Die Zusammenarbeit mit den Aidshilfen gestaltete sich in den ersten Jahren jedoch nicht immer leicht. „Ich bin immer meinen Weg gegangen, und darüber bin ich froh. Denn nichts ist schlimmer als sterben zu müssen, ohne sein Leben gelebt zu haben. I did it my way“, formulierte er in seinem Buch „Denk-Zettel“. Ceelen wusste, dass er auch stur sein konnte. „Er hatte klare Vorstellungen, die er auch meinungsstark vertrat“, bestätigt Roland Baur.
Ehrenmitglied der AIDS-Hilfe Stuttgart
Ceelen machte da bei der Aidshilfe keine Ausnahme und funkte gerne auch mal dazwischen, nicht immer zur Freude der dort tätigen Ehren- und Hauptamtlichen. Er aber hatte auch hier ein offenes Ohr – und lernte dazu. „Petrus Ceelen hatte anfänglich die Haltung, dass den Armen und Schwachen geholfen werden müsse“, sagt Roland Baur. „Ihm war jedoch noch nicht bewusst, dass viele gar nicht schwach sind, sondern schwach gemacht wurden.“ Dass es also nicht darum gehen kann, Almosen zu geben, sondern das Ziel sein muss, Menschen dabei zu unterstützen, wieder auf die Beine zu kommen. Unzählige Menschen hat er dabei im Laufe seines langen Berufslebens auf unterschiedlichste Weise bestärkt und geholfen, ihr Leben in und nach der Haft wieder in den Griff zu bekommen, sich mit der Familie auszusöhnen, mit der Krankheit zu leben. Manchmal aber auch, das Sterben menschenwürdig zu gestalten. Die AIDS-Hilfe Stuttgart würdigte sein jahrzehntelanges Engagement 2003 mit der Ehrenmitgliedschaft.

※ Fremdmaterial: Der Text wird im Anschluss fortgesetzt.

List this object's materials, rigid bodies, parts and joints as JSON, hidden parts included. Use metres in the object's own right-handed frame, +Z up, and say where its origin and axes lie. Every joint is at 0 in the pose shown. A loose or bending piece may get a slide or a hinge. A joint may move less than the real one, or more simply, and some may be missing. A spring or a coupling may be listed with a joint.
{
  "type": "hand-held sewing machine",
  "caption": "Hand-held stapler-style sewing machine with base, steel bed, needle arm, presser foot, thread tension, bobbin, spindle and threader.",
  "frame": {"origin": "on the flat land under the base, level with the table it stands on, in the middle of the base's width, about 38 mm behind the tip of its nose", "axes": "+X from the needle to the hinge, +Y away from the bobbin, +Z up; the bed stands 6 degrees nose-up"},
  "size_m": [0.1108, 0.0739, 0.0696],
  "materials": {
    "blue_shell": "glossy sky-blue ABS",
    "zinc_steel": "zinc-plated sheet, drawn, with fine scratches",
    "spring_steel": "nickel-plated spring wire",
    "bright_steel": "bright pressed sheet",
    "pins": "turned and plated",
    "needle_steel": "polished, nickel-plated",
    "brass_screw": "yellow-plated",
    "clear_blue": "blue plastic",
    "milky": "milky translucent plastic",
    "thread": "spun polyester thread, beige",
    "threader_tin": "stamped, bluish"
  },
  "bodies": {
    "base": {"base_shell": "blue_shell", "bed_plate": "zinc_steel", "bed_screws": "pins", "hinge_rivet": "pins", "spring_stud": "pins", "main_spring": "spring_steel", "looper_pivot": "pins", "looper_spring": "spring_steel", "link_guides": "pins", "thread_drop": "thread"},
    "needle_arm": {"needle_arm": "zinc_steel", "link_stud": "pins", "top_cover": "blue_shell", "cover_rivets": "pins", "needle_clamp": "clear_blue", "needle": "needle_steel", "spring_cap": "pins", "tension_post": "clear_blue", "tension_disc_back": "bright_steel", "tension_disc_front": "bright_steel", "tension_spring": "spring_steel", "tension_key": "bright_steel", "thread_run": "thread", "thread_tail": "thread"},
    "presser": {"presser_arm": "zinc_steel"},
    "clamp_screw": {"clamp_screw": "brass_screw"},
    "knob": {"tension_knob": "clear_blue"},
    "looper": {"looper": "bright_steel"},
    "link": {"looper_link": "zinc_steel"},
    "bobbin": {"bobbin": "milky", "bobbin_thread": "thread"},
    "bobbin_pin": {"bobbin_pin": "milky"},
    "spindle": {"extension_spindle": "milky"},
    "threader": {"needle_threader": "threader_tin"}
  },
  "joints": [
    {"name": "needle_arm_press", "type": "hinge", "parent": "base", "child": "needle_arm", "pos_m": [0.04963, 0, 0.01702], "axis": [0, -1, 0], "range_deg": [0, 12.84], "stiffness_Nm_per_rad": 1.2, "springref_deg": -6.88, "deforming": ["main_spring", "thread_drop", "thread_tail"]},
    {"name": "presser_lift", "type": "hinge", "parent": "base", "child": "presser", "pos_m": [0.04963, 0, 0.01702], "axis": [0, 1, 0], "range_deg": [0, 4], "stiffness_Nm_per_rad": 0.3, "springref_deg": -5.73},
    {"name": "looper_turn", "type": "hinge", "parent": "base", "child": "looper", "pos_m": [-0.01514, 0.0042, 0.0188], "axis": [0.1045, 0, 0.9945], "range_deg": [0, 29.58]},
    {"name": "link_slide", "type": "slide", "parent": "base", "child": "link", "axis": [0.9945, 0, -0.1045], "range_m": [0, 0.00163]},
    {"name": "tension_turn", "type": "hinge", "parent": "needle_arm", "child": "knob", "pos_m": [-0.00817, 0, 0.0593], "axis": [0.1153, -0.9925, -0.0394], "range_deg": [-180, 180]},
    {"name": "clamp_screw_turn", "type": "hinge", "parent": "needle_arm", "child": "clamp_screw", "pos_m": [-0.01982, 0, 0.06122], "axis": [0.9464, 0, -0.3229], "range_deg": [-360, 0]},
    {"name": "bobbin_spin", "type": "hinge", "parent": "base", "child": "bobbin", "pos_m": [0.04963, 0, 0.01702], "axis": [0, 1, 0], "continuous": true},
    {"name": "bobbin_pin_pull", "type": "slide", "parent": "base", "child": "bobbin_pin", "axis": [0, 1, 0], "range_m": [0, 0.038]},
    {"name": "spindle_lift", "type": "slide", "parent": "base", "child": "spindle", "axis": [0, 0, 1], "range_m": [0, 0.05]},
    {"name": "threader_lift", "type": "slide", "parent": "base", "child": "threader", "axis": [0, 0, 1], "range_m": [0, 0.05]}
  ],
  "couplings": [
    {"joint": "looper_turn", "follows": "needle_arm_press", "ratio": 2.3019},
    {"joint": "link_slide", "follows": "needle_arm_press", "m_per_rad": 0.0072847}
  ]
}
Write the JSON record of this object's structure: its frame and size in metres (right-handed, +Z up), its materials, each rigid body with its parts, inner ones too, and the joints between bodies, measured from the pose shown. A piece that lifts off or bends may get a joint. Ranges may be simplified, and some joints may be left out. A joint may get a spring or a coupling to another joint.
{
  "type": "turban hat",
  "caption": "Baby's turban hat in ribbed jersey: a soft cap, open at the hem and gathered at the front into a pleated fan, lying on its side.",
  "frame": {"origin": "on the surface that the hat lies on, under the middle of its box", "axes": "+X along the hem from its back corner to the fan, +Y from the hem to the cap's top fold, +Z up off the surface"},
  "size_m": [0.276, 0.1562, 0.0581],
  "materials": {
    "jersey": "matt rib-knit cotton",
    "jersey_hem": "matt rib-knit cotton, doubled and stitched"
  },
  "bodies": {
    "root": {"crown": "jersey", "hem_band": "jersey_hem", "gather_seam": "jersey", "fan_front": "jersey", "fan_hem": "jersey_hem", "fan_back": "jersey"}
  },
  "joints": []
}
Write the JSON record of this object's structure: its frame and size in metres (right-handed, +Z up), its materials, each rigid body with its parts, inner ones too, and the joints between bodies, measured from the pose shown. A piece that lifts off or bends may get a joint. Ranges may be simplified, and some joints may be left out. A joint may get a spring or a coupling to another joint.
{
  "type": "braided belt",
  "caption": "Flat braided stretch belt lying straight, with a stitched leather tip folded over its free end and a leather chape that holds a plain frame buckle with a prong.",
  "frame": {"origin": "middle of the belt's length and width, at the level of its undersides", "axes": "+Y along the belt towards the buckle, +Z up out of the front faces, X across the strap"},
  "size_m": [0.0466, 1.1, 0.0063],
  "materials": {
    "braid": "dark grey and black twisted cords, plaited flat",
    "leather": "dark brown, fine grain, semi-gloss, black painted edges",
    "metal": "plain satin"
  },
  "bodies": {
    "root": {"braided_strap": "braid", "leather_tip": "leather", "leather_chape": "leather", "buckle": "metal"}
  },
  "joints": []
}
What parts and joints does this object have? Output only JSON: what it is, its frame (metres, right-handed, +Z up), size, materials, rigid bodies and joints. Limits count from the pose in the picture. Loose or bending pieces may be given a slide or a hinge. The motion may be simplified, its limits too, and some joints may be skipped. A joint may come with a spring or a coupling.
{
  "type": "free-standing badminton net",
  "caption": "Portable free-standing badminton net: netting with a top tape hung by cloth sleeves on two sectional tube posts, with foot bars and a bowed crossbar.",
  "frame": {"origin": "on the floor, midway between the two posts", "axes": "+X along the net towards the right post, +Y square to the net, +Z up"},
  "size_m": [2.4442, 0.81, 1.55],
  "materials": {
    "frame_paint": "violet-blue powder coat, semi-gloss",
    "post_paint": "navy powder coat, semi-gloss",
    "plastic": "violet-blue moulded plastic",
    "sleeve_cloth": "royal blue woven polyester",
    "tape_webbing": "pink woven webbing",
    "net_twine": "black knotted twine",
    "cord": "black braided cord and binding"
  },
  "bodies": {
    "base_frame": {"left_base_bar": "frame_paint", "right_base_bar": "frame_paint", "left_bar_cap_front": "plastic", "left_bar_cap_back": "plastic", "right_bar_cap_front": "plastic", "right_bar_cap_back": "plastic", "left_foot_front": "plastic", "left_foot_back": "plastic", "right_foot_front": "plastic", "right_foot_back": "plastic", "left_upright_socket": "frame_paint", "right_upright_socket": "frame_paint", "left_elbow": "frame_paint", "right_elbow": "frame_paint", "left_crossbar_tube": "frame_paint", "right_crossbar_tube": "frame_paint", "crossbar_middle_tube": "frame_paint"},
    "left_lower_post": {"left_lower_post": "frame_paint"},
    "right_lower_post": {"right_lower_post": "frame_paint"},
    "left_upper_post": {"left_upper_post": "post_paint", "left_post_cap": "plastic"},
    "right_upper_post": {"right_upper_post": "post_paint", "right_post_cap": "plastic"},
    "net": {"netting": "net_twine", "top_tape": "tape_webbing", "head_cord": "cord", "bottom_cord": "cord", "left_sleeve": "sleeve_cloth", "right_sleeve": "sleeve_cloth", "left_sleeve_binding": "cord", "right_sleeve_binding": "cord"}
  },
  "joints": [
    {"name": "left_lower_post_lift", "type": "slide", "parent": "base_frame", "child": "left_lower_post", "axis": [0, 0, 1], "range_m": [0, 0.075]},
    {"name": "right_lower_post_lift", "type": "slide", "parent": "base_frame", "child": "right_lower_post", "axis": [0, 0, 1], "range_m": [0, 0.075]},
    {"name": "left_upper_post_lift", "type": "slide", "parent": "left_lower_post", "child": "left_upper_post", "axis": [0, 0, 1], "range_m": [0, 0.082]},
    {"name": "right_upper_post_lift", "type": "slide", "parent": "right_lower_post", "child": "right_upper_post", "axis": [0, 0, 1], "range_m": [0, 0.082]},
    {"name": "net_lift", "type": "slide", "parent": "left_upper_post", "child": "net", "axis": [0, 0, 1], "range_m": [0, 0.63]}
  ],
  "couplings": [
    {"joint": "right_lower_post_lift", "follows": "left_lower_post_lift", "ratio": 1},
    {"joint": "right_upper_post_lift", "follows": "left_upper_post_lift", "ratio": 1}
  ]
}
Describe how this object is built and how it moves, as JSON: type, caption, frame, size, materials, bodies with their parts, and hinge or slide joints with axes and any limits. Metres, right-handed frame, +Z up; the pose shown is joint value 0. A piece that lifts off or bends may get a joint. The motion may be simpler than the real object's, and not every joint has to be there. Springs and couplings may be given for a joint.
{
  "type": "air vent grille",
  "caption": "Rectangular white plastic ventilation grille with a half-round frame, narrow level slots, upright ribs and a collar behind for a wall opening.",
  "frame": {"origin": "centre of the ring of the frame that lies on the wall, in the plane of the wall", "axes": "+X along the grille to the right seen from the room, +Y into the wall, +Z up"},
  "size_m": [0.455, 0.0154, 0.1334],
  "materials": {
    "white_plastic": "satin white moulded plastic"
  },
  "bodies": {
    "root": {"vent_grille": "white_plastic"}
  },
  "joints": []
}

„Ich bin erst durch die Gefangenen, Obdachlosen, Drogenabhängigen und Aids-Kranken der Mensch geworden, der ich heute bin. Dafür bin ich dankbar“, sagte er 2023 in einem Interview.
Als seine Frau 2005 an Krebs erkrankte, verabschiedete sich Petrus Ceelen vorzeitig in den Ruhestand. Am 10. März 2024 ist er 81-jährig einer Lungenkrebserkrankung erlegen.